For stays during the autumn period — which coincides with the chestnut season and the Canavese hill food events — booking at least three or four weeks in advance is advisable, as demand tends to concentrate in the October weekends. Agriturismo facilities in the area often also provide meals, making them a practical base for exploring the territory without having to return to the valley for every meal. An overview of registered accommodation in the area is available through the Touring Club Italiano.
The hilly Canavese surrounding Borgiallo offers a series of inhabited centres that share the same geographical and historical background, each with its own distinct character. Parella, a few kilometres away, is known for its medieval castle, one of the best-preserved examples of fourteenth-century Canavese noble architecture. Cintano, also in the Valle Sacra, has a similar demographic profile to Borgiallo and a comparable hill settlement structure, with a historic built fabric that remains largely legible.
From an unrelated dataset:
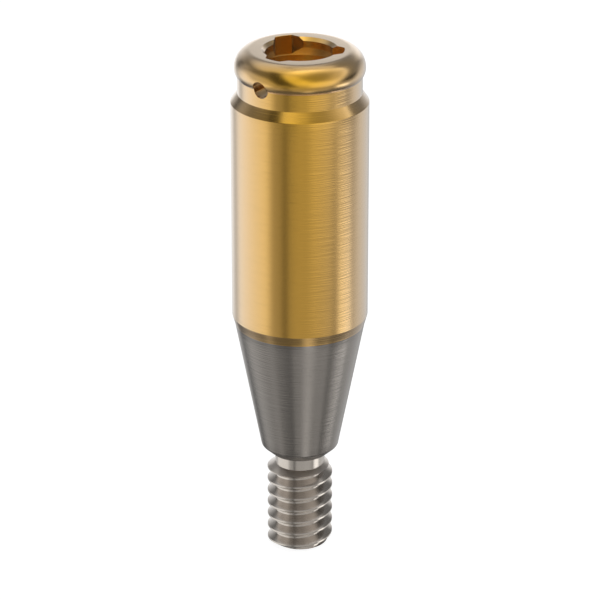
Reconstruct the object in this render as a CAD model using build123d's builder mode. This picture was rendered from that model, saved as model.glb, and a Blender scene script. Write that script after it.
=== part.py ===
from build123d import *
from math import ceil, radians, tan
import os

# Implant abutment with a rounded retention head, turned from one bar.
# All lengths are in millimetres and all angles in degrees. The axis is Z, the screw tip ends at
# Z = 0 and the vent hole faces the front, -Y.

# Screw, M2 with the standard 60 degree form
thread_diameter = 2.00
thread_pitch = 0.40
thread_flank_angle = 30.0
thread_length = 2.72
thread_start_angle = 77.0
tip_chamfer = 0.15

# Relief between the screw and the taper
neck_diameter = 1.52
neck_length = 0.38

# Bare taper that wedges in the implant
taper_half_angle = 11.0
taper_length = 4.05
taper_top_diameter = 3.93
taper_end_chamfer = 0.28

# Coated shaft
rim_height = 0.30
shaft_diameter = 4.10
shaft_length = 6.76
shoulder_height = 0.28

# Collar and the rounded head that the cap is pressed over
collar_diameter = 3.70
collar_height = 0.51
head_diameter = 3.88
head_height = 0.81
head_crown_width = 0.49
head_crown_height = 0.55

# Driver socket: a round mouth with three lobes over a wider cavity
socket_diameter = 2.05
mouth_chamfer = 0.10
lip_depth = 0.30
flare_angle = 45.0
cavity_diameter = 2.76
cavity_depth = 1.05
lobe_count = 3
lobe_reach = 1.31
lobe_flat_distance = 0.87

# Vent hole from the cavity to the front of the collar
vent_diameter = 0.52
vent_floor_gap = 0.02

# Heights of the stations along the axis
neck_bottom = thread_length
neck_top = neck_bottom + neck_length
taper_bottom = neck_top + taper_end_chamfer
taper_top = taper_bottom + taper_length
shaft_bottom = taper_top + rim_height
shaft_top = shaft_bottom + shaft_length
shoulder_top = shaft_top + shoulder_height
collar_top = shoulder_top + collar_height
head_top = collar_top + head_height
crown_bottom = head_top - head_crown_height
cavity_floor = head_top - cavity_depth

# Radii that the stations share
thread_radius = thread_diameter / 2
neck_radius = neck_diameter / 2
taper_top_radius = taper_top_diameter / 2
taper_bottom_radius = taper_top_radius - taper_length * tan(radians(taper_half_angle))
taper_end_radius = taper_bottom_radius - taper_end_chamfer
shaft_radius = shaft_diameter / 2
collar_radius = collar_diameter / 2
head_radius = head_diameter / 2
crown_top_radius = head_radius - head_crown_width
socket_radius = socket_diameter / 2
cavity_radius = cavity_diameter / 2

# Thread form: a flat of an eighth of the pitch on the crest and of a quarter at the root
crest_flat = thread_pitch / 8
root_flat = thread_pitch / 4
flank_run = (thread_pitch - crest_flat - root_flat) / 2
thread_depth = flank_run / tan(radians(thread_flank_angle))
root_radius = thread_radius - thread_depth

# The threaded end is a cylinder with a coned top and a chamfered tip, cut by a helical groove. The
# groove is one turn, repeated from below the tip to above the top, and its section stands out of
# the cylinder by half the way to where its neighbouring turns would meet.
groove_overshoot = crest_flat / 4 / tan(radians(thread_flank_angle))
groove_radius = thread_radius + groove_overshoot
groove_half_width = thread_pitch / 2 - crest_flat / 4
cone_height = (thread_radius - neck_radius) * tan(radians(thread_flank_angle))
groove_turns = ceil(thread_length / thread_pitch) + 2

with BuildPart() as groove_turn:
    with BuildLine():
        Helix(pitch=thread_pitch, height=thread_pitch, radius=root_radius)
    with BuildSketch(Plane.XZ):
        with BuildLine():
            Polyline(
                (root_radius, -root_flat / 2),
                (root_radius, root_flat / 2),
                (groove_radius, groove_half_width),
                (groove_radius, -groove_half_width),
                close=True,
            )
        make_face()
    sweep(is_frenet=True)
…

These two municipalities, which can be visited in a single day alongside Borgiallo, give a coherent picture of how the built landscape of the Canavese is organised at mid altitude.
Looking further across Piedmont, two very different contexts round out the regional picture. Casalborgone, in the Chivassese area, represents a hill settlement overlooking the Po plain, with a territorial logic and agricultural economy quite different from those of the Canavese. For those who want to set Borgiallo’s hill altitude against a genuinely mountain context, Pragelato, in the Val Chisone, offers a precise point of comparison: the same Piedmont, the same province of Turin, but a landscape and history that change radically once you are above 1,500 metres.